Member of the Mississippi Senate from the 48th district
- In office January 4, 2000 – January 7, 2020
- Preceded by: Clyde Woodfield
- Succeeded by: Mike Thompson

Personal details
- Born: December 1, 1951 (age 74) Dallas, Texas, U.S.
- Party: Democratic
- Education: University of Southern Mississippi
- Occupation: Surgical technician, marketing consultant

= Deborah Jeanne Dawkins =

American politician (born 1951)

Deborah Jeanne Dawkins (née Johnson, born December 1, 1951) is an American politician who was a Democratic former member of the Mississippi Senate, representing the 48th District from 1999 to 2020.

==Senate career==
Dawkins was a volunteer lobbyist for groups including the Sierra Club and the League of Women Voters at the Mississippi Legislature from 1996 to 1999. In 1999, she decided to run for the Mississippi State Senate. In an upset, Dawkins defeated 12-year incumbent Clyde Woodfield in the Democratic primary, and met no opposition in the general election for the 2000-2004 term.

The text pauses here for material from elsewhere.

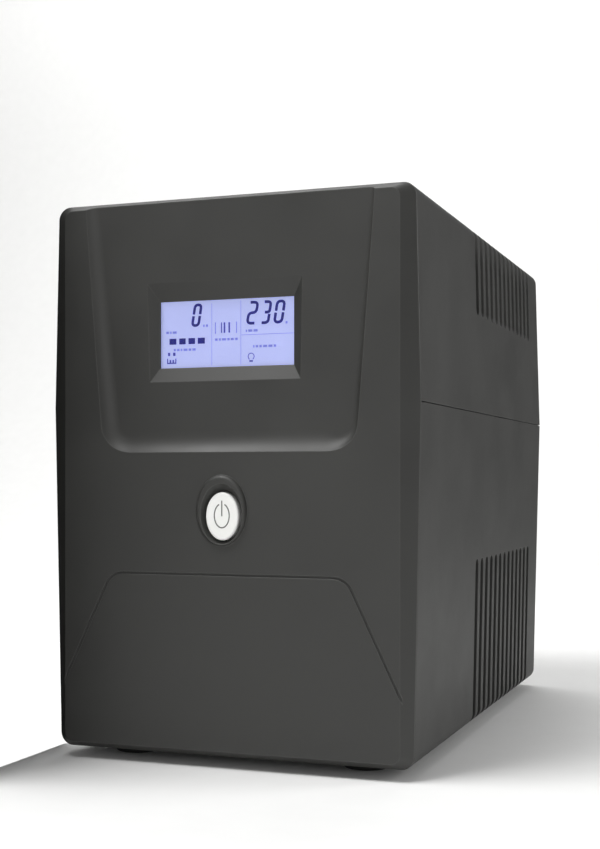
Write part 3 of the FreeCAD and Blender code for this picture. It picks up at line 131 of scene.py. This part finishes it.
def new_material(name, space="Object"):
    """A fresh material, its node tree, its main shader, and the place that its patterns follow."""
    material = bpy.data.materials.new(name)
    material.use_nodes = True
    tree = material.node_tree
    place = add(tree, "ShaderNodeTexCoord").outputs[space]
    return material, tree, tree.nodes["Principled BSDF"], place


def wire_up(tree, shader, links=(), **values):
    """Links outputs to the shader's sockets by name. Values the same all over are set, not linked."""
    for socket, output in dict(links).items():
        tree.links.new(output, shader.inputs[socket])
    for socket, value in values.items():
        shader.inputs[socket.replace("_", " ")].default_value = value


def dress(material, *names):
    """Gives CAD nodes a finish in place of the plain one they come with."""
    for name in names:
        slots = nodes[name].material_slots
        if not slots:
            nodes[name].data.materials.append(material)
        for slot in slots:
            slot.material = material
    print(material.name, "on", ", ".join(names))


print("mid grey #808080 is", round(linear("#808080")[0], 3), "in linear light")

# %% [markdown]
# ## Moulded plastic with a spark-eroded texture
# The case is ABS, injection moulded in a steel tool whose faces were roughened by spark erosion.
# The tool's tiny craters come out as a fine, even grain that makes black plastic look soft charcoal.
# A noise at the grain's size drives a bump, and a much larger, weaker noise shifts the colour and
# gloss a little, as handling does. Edges of a moulding are never sharp, so a Bevel node rounds the
# light on them, and the same node finds the edges, which are painted a lighter colour: partly rubbed
# wear, partly a painted highlight where light catches them.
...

In the 2016-2020 session, Dawkins was a member of nine Senate committees, and was the primary sponsor of 634 bills and the secondary sponsor of one bill. Upon Governor Phil Bryant signing a bill into law in 2014 that banned abortions from taking place after 18 weeks of pregnancy, Dawkins said, "It occurs to me the past few years that a lot of men do not understand how the female body works. This is about removing the rights of women without means, whether anybody here is willing to admit it or not. Because this is women's bodies, and they're used to controlling women in so many other ways, they're very comfortable with it." She has also expressed her support for legalization of medical marijuana. In January 2015 Dawkins introduced a bill into the legislature that would give patients with serious medical conditions the access to medical marijuana and would reclassify the drug as a Schedule II substance.

Dawkins filed for reelection in 2019; however, she lost the Democratic primary with 41.3% of the vote.

==Personal life==
Dawkins has three children and four grandchildren. Dawkins attends Mount Zion Methodist Church in DeLisle, Mississippi. Dawkins is a member of several organizations including the League of Women Voters, National Caucus of Environmental Legislators, America Association of University Women, and the University of Southern Mississippi Alumni Association.